Defeat, even that long ago, has "generated a potent sense of victimhood", according to John Osmond, director of the Institute of Welsh Affairs, a Cardiff think-tank. Vassal status meant Wales never developed separate legal, financial and academic institutions as Scotland did. "We have an ancient tradition of doffing our caps and thinking the English are the grown-ups," says Ms Clarke.
According to the poet, the assembly has made "a tremendous difference" to national identity. At first, many Welsh carped at the £67m ($102m, €75m) cost of "the beautiful Senedd building" but now the critics have fallen silent. "People do not feel cut off from the assembly [as they do from Westminster]. They have no problem tapping [first minister] Rhodri Morgan on the wrist at the Eisteddfod and asking him what he is going to do about this or that."
David Rosser, director of the CBI in Wales, agrees: "There is a much more positive sense of Welshness through having visible institutions and local politicians who can take decisions of consequence." Yet there is a price to pay, too, as political pressure mounts for companies to spend ever more on bilingual services.

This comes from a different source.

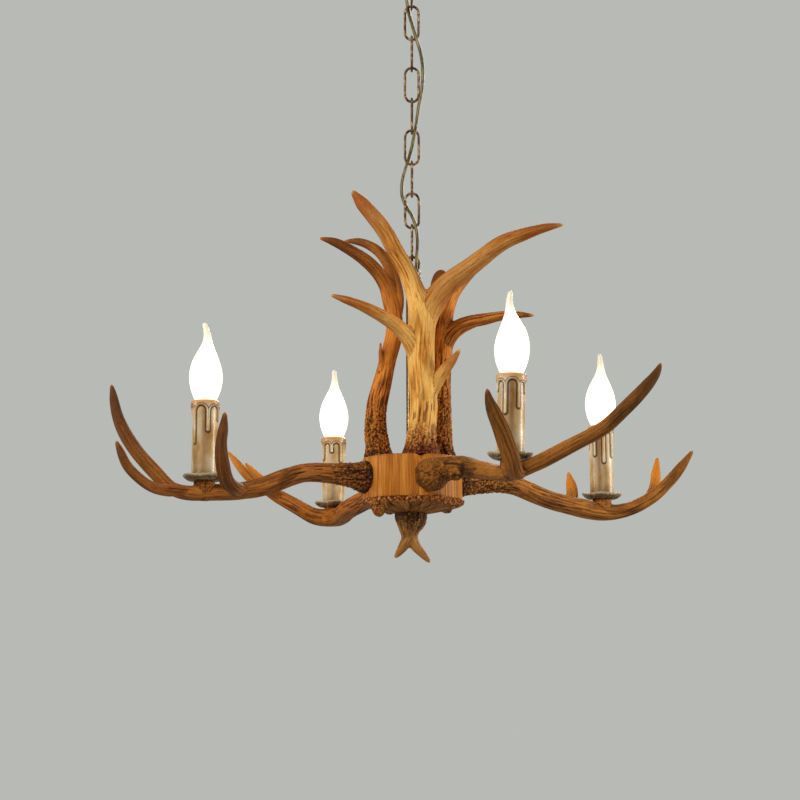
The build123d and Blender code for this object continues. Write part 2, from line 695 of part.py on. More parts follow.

The Welsh language returned from the brink of extinction, thanks largely to campaigning by the Welsh Language Society. Welsh is growing even as Gaelic retreats to strongholds in the west of Scotland. Paradoxically, Plaid Cymru, the party of Welsh nationalism, is relatively weak in the 60-seat assembly, while Scottish nationalists rule the roost in Holyrood. Plaid has 15 seats to Labour's 26.
A deeper sense of Welshness is all very well, but Wales has continued to lag behind England economically. Business people say the assembly has done little to change that. Professor James Foreman-Peck of Cardiff Business School has been dismayed by the way the recession has damaged Welsh manufacturing. "The country is dominated by state activity and state patronage via the Labour party," he says, adding sardonically, "as long as the English [taxpayers] keep paying for it, that is fine".
In reality, Geordies and the Cornish are similarly dependent on the tax revenues of south-east England. Devolution boosts national pride. But it can also highlight national weaknesses.